We configure without-x as this environment is solely focussed on
running within terminal i.e. emacs -nw.
# Run configure to resolve any dependencies minus x window support
./configure --without-x --with-gnutls=no
# Compile the application with make, using all available cpu cores
sudo make -j `nproc`
# Run make install to move/install compiled binaries
sudo make install
After compiling and installing emacs we should verify that version 26.3 is
installed.
emacs --version
Overlay kubemacs
Once the right version of emacs is running we can then layer in kubemacs on top. Documentation for this is here: https://github.com/kubemacs/kubemacs
# Remove the default site-lisp file
sudo rm /usr/local/share/emacs/site-lisp/subdirs.el
# Clone kubemacs from github
sudo git clone --recursive https://github.com/kubemacs/kubemacs /usr/local/share/emacs/site-lisp/
# Ensure permissions are set for the cloned folder
sudo chown -R $USER:$USER /usr/local/share/emacs/site-lisp
After cloning down kubemacs we now need to launch emacs and install packages, this can take a while and several iterations may be neccessary before spacemacs will launch fully.

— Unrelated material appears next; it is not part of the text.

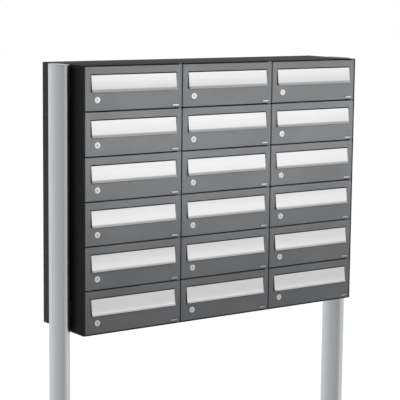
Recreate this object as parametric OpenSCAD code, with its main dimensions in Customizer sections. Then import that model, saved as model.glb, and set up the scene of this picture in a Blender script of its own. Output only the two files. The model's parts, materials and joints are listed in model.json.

Note: As of <2020-04-11 Sat> there is one package org-plus-contrib that is refusing to install as normal, a manual install process is included below to work around this.
# Ensure the elpa folder is created
mkdir -p /usr/local/share/emacs/site-lisp/spacemacs/elpa/26.3/develop
cd /usr/local/share/emacs/site-lisp/spacemacs/elpa/26.3/develop
# Manually install org-plus-contrib
wget 'https://orgmode.org/elpa/org-plus-contrib-20200406.tar'
tar xf org-plus-contrib-20200406.tar
rm org-plus-contrib-20200406.tar
# Start emacs and download packages
emacs --insecure
One final configuration step specific to wsl is to switch from osc52 to xsel for clipboard.
This is required because copy and paste osc52 sequences are not currently supported in wsl. You can add your voice to this issue to change that here.
# Replace the osc52 command with xsel
sed -i -e 's/osc52.sh/xsel -i -b/g' /usr/local/share/emacs/site-lisp/bin/osc52-tmate.sh
# Provide custom xclipboard functions
# https://github.com/syl20bnr/spacemacs/issues/2222
Step 5 - Setup mutt email client
For reading email we ideally use a cli based client for fast searching and lightweight mail reading.
The mutt mail client fills these roles well for imap mailboxes.
The first step to setup mutt is to ensure it is installed.
sudo apt-get install -y mutt urlscan
After installing mutt we then need to create configuration directories and files.
mkdir -p ~/.mutt/cache/headers
mkdir ~/.mutt/cache/bodies
touch ~/.mutt/certificates
One configuration folders and files exist we just need to populate our user mutt configuration file with a configuration for our particular mail provider.
The example provided in this repository utilises the bitwarden cli utility for secrets to ensure these are securely gathered at runtime and not stored in the file.